Ibn Ammar negó con la cabeza.

—Sucedió hace ocho años —continuó al–Mutamid—. Mi padre fue a Morón a negociar con los señores de Arcos, Ronda y Morón. Fue solo, sin escolta, acompañado tan sólo por dos criados. Era imposible derrotar por la fuerza de las armas las inaccesibles fortalezas de los emires bereberes, de modo que eligió otro camino. Se puso en sus manos para ganarse su confianza. Les ofreció una alianza contra Granada. Como de costumbre, las negociaciones se prolongaron hasta muy entrada la noche, y, también como de costumbre, los bereberes bebieron vino en abundancia. Mi padre también bebió, hasta quedarse dormido. Pero antes había encargado a sus criados que permanecieran despiertos, que únicamente fingieran que estaban dormidos. Eran dos hombres que entendían el idioma bereber.

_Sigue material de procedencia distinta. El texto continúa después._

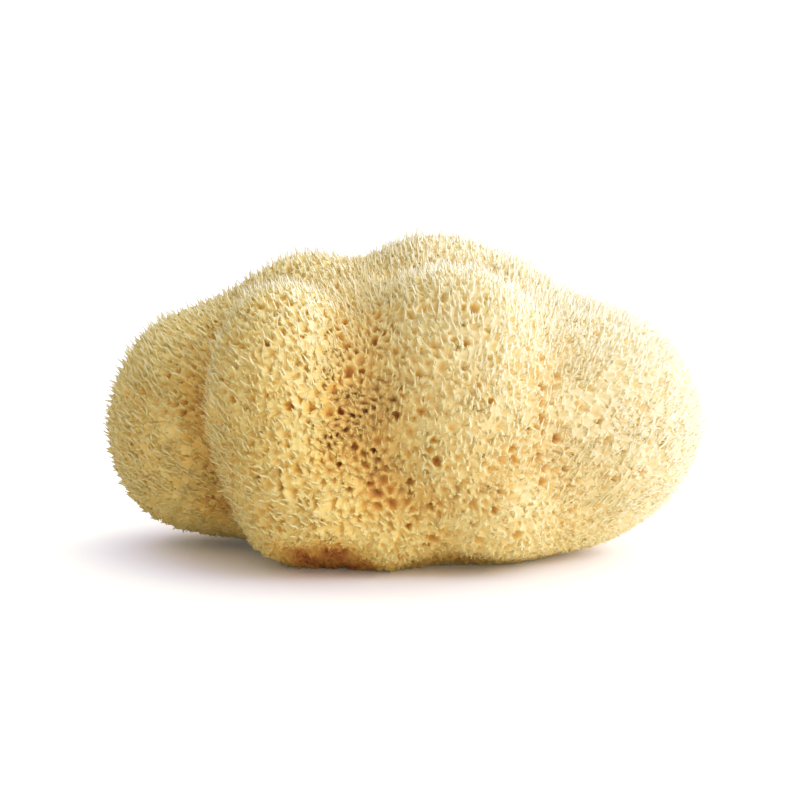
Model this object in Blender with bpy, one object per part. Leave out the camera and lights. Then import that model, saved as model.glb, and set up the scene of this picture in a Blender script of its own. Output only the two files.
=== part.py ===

Al–Mutamid dio la vuelta a las dos calaveras, de modo que miraran hacia Ibn Ammar.

—Tan pronto se creyeron libres de vigilancia, estos dos de aquí propusieron contarle el pescuezo a mi padre. Sin duda lo habrían hecho si el señor de Ronda no hubiera invocado las leyes de la hospitalidad.

Volvió a meter las dos calaveras en el arcón.

—Dos años después, los tres emires vinieron a Sevilla. El riesgo había merecido la pena: mi padre se había ganado su confianza. Entonces él se afirmó en su postura y pidió a los señores que le entregaran sus castillos. Sólo el señor de Ronda fue tratado con honores. A los otros dos mi padre los mandó encadenar. Les pusieron las cadenas tan apretadas que el hierro se les incrustó en la carne. Tres años duraron con vida, luego murieron. Mi padre no sabía qué es la compasión.